_DATA SUPPLIED_:
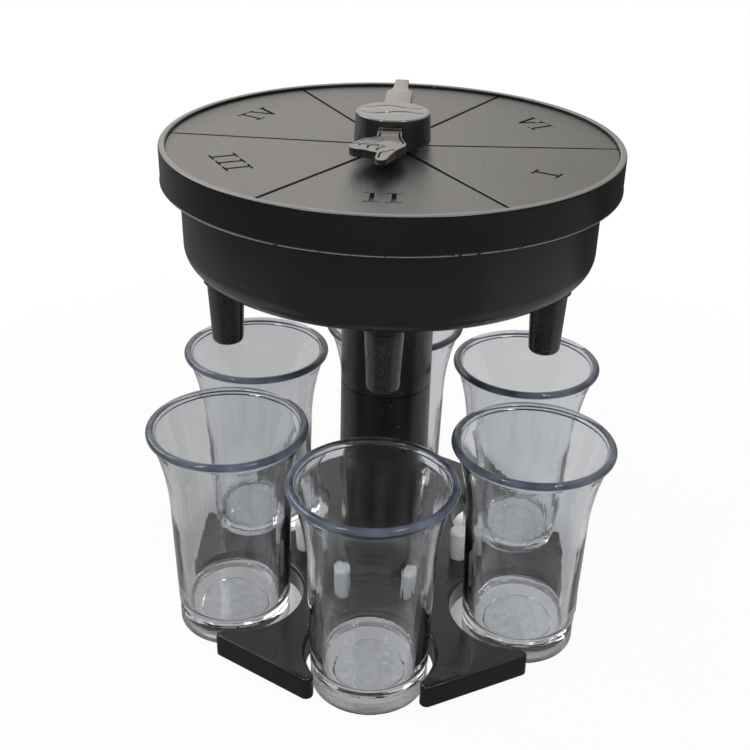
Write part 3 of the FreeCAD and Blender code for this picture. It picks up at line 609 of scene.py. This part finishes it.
def lid_body():
    """Turned shell of the lid: post, recess for the dial's sectors, rim, skirt and locating ring."""
    rim_in = LID_R - RIM_WIDTH
    out = LID_R - FLASH
    skirt_in = LID_R - SKIRT_WALL
    top = RIM_TOP
    seat = DIAL_EDGE_Z - DIAL_PLATE
    middle = DIAL_EDGE_Z - DISH
    bore_floor = POINTER_TOP - BORE_DEPTH
    post_top = POINTER_TOP + POST_RISE
    profile = [(0, bore_floor), (BORE_R, bore_floor), (BORE_R, post_top), (POST_R, post_top), (POST_R, middle),
               (BOSS_R, middle), (BOSS_R, middle - ENGRAVED), (DISH_R, middle - ENGRAVED),
               (rim_in, DIAL_EDGE_Z - ENGRAVED)]
    profile += arc((rim_in + RIM_INNER_ROUND, top - RIM_INNER_ROUND), RIM_INNER_ROUND, 180, 90, 6)
    profile += arc((out - RIM_ROUND, top - RIM_ROUND), RIM_ROUND, 90, 0)
    profile += [(out, SKIRT_Z + FLASH_TOP), (LID_R, SKIRT_Z + FLASH_BEND), (LID_R, SKIRT_Z + FLASH_FOOT)]
    profile += arc((LID_R - SKIRT_ROUND, SKIRT_Z + SKIRT_ROUND), SKIRT_ROUND, -17, -90, 4)
    profile += [(skirt_in + SKIRT_CHAMFER, SKIRT_Z), (skirt_in, SKIRT_Z + SKIRT_CHAMFER), (skirt_in, seat),
                (LOCATING_OUT, seat), (LOCATING_OUT, seat - LOCATING_DEPTH), (LOCATING_IN, seat - LOCATING_DEPTH),
                (LOCATING_IN, seat), (DISH_R, seat - DISH), (0, seat - DISH)]
    return turned(profile)


def dished(bm):
    """Sinks a level plate so that it follows the dial's dish."""
    for vert in bm.verts:
        reach = math.hypot(vert.co.x, vert.co.y)
        vert.co.z -= DISH * (1 - max(0.0, reach - DISH_R) / (LID_R - RIM_WIDTH - DISH_R))
    return bm


def sector_outline(number):
    """One sector of the dial, between two grooves of even width."""
    inner, outer = BOSS_R + SECTOR_GAP, LID_R - RIM_WIDTH - SECTOR_GAP
    end = between_angle(number) + LID_TURN
    start = end - 360.0 / PLACES
    points = []
    for radius, steps, first, last in ((inner, 6, end, start), (outer, 28, start, end)):
        inset = math.degrees(math.asin(GROOVE / 2 / radius))
        sign = 1 if last > first else -1
        points += arc((0, 0), radius, first + sign * inset, last - sign * inset, steps)
    return points


def stem_letter(x):
    """Outline of an I about x, with a serif at each end."""
    top = NUMERAL_HEIGHT / 2
    half, wide = STEM / 2, SERIF_WIDTH / 2
    corner = [(wide, top), (wide, top - SERIF), (half, top - SERIF)]
    right = corner + [(a, -b) for a, b in reversed(corner)]
    return [(x + a, b) for a, b in right] + [(x - a, b) for a, b in reversed(right)]


def v_letter(x):
    """Outline of a V about x, with a serif on each arm."""
    top = NUMERAL_HEIGHT / 2
    under = top - SERIF
    right = [(0, -top + V_NOTCH), (V_ARM[0], under), (V_SERIF[0], under), (V_SERIF[0], top), (V_SERIF[1], top),
             (V_SERIF[1], under), (V_ARM[1], under), (V_POINT, -top)]
    left = [(-a, b) for a, b in reversed(right)]
    return [(x + a, b) for a, b in right + left[:-1]]


def numeral_outlines(number):
    """Outlines of one numeral's letters, turned with their tops outward."""
    text = NUMERALS[number]
    steps = [V_STEP if "V" in pair else STEM_STEP for pair in zip(text, text[1:])]
    places = [sum(steps[:n]) - sum(steps) / 2 for n in range(len(text))]
    letters = [v_letter(x) if letter == "V" else stem_letter(x) for letter, x in zip(text, places)]
    angle = math.radians(place_angle(number) + LID_TURN)
    outward = Vector((math.cos(angle), math.sin(angle)))
    across = Vector((outward.y, -outward.x))
    turned_letters = []
    for letter in letters:
        corners = [outward * (NUMERAL_R + b) + across * a for a, b in letter]
        turned_letters.append([tuple(corner) for corner in corners])
    return turned_letters


def make_lid(shell_material, dial_material):
    """The lid's shell, and the six grained sectors that lie in its recess."""
    finished("lid_shell", lid_body(), shell_material, "lid", ["lid"], FINE_ANGLE)
    bm = bmesh.new()
    for number in range(PLACES):
        outlines = [sector_outline(number)] + numeral_outlines(number)
        sector = plate(outlines, DIAL_EDGE_Z - ENGRAVED - SECTOR_SUNK, DIAL_EDGE_Z, GROOVE_EDGE)
        added(bm, dished(gridded(sector, DIAL_GRID)))
    return finished("lid_dial", bm, dial_material, "lid", smooth=FINE_ANGLE)


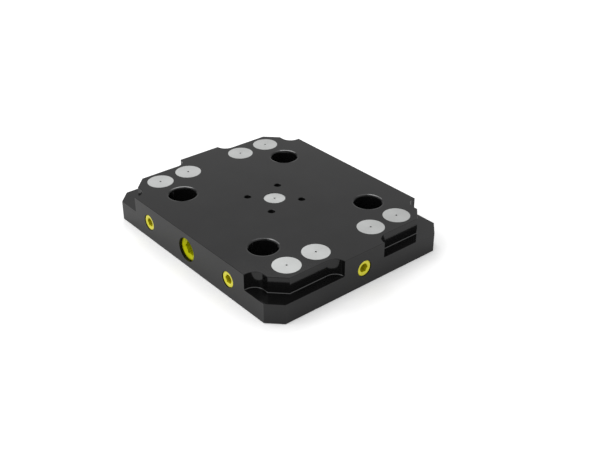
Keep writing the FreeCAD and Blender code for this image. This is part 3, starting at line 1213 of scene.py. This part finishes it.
@dataclass
class Studio:
    """Pale floor, white surroundings, soft lamps and the camera."""

    floor_half: float = 3.0
    floor_drop: float = 0.2 * MM
    floor_lit: float = 0.95
    floor_plain: float = 0.8
    near_lift: float = 0.256
    far_lift: float = 0.34
    far_floor: Span = (0.15, 0.60)
    sky_light: float = 0.72
    lamps: tuple[Softbox, ...] = (
        Softbox(
            name="rear_left_softbox",
            place=(-0.74, 0.40, 1.02),
            target=(0.0, 0.0, 0.0),
            width=0.55,
            height=0.50,
            power=2.9,
        ),
        Softbox(
            name="front_softbox",
            place=(-0.45, -0.80, 0.90),
            target=(0.0, -0.05, 0.01),
            width=1.4,
            height=0.9,
            power=5.0,
        ),
    )

    def build(self) -> None:
        """Sets up everything that isn't the object."""
        bpy.context.scene.view_settings.view_transform = "Standard"
        self.lay_floor()
        self.light_world()
        for lamp in self.lamps:
            lamp.hang()

    @staticmethod
    def seen_ray(board: Board) -> Wire:
        """Tells the rays that are seen from those that only carry light.

        Args:
            board: the tree to add it to.

        Returns:
            1 for camera, mirror and transmission rays, else 0.
        """
        rays = board.add("ShaderNodeLightPath").outputs
        seen = Wire(board, rays["Is Camera Ray"]) + Wire(board, rays["Is Glossy Ray"])
        return (seen + Wire(board, rays["Is Transmission Ray"])).least(1.0)

    @staticmethod
    def matt(board: Board, tone: float) -> Wire:
        """A matt grey surface of one tone."""
        return board.node("ShaderNodeBsdfDiffuse", None, {"Color": (tone, tone, tone, 1.0)})

    def lay_floor(self) -> None:
        """A pale floor that keeps the object's soft shadow and looks white elsewhere."""
        half = self.floor_half
        plan = ((-half, -half), (half, -half), (half, half), (-half, half))
        mesh = bpy.data.meshes.new("studio_floor")
        mesh.from_pydata([(x, y, -self.floor_drop) for x, y in plan], [], [(0, 1, 2, 3)])
        floor = bpy.data.objects.new("studio_floor", mesh)
        bpy.context.scene.collection.objects.link(floor)
        material = bpy.data.materials.new("studio_floor")
        material.use_nodes = True
        mesh.materials.append(material)
        board = Board(material.node_tree)
        length = {"operation": "LENGTH"}
        reach = board.node("ShaderNodeVectorMath", length, {0: board.place()}, "Value")
        far = reach.ramp(*self.far_floor)
        lift = board.blend(far, (self.near_lift,) * 3, (self.far_lift,) * 3)
        glow = board.node("ShaderNodeEmission", None, {"Color": lift, "Strength": 1.0})
        lit = self.matt(board, self.floor_lit)
        shown = board.node("ShaderNodeAddShader", None, {0: lit, 1: glow})
        plain = self.matt(board, self.floor_plain)
        choice = {0: self.seen_ray(board), 1: plain, 2: shown}
        surface = board.node("ShaderNodeMixShader", None, choice)
        board.end("ShaderNodeOutputMaterial", "Surface", surface)

    def light_world(self) -> None:
        """White surroundings that light the object softly."""
        world = bpy.data.worlds.new("studio_surroundings")
        bpy.context.scene.world = world
        world.use_nodes = True
        board = Board(world.node_tree)
        strength = self.sky_light + self.seen_ray(board) * (1.0 - self.sky_light)
        inputs = {"Color": (1.0, 1.0, 1.0, 1.0), "Strength": strength}
        sky = board.node("ShaderNodeBackground", None, inputs)
        board.end("ShaderNodeOutputWorld", "Surface", sky)


@dataclass
class StudioCamera:
    """The camera at the photograph's place, with lens and sensor in millimetres."""

    place: Point = (0.46188, -0.36292, 0.35208)
    aim: Point = (-0.65922, 0.55249, -0.51008)
    lens: float = 55.2
    sensor: float = 36.0
    clip: Span = (0.01, 20.0)

    def build(self) -> None:
        """Adds the camera and makes it the scene's own."""
        data = bpy.data.cameras.new("studio_camera")
        data.lens = self.lens
        data.sensor_width = self.sensor
        data.clip_start, data.clip_end = self.clip
        camera = bpy.data.objects.new("studio_camera", data)
        camera.location = self.place
        camera.rotation_mode = "QUATERNION"
        camera.rotation_quaternion = Vector(self.aim).to_track_quat("-Z", "Y")
        bpy.context.scene.collection.objects.link(camera)
        bpy.context.scene.camera = camera


def write_sizes() -> None:
    """Writes the CAD box and the finished model's box to a file."""
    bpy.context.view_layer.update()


def main() -> None:
    """Builds the camera, the object and the studio in order."""
    logging.basicConfig(level=logging.INFO, format="%(name)s: %(message)s")
    steps: list[Callable[[], None]] = [
        StudioCamera().build,
        PlateWithBores().build,
        Covers().build,
        PlugsAndScrew().build,
        WedgeTrain().build,
        ReturnSprings().build,
        Studio().build,
        write_sizes,
    ]
    for step in steps:
        step()


if __name__ == "__main__":
    main()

_REQUIRED TASK_: Using the entries above, repeat only the lines from the one containing "Keep writing the" through the one containing "white surroundings, soft", end lines included.

_THE COMPLETED TASK_:
Keep writing the FreeCAD and Blender code for this image. This is part 3, starting at line 1213 of scene.py. This part finishes it.
@dataclass
class Studio:
    """Pale floor, white surroundings, soft lamps and the camera."""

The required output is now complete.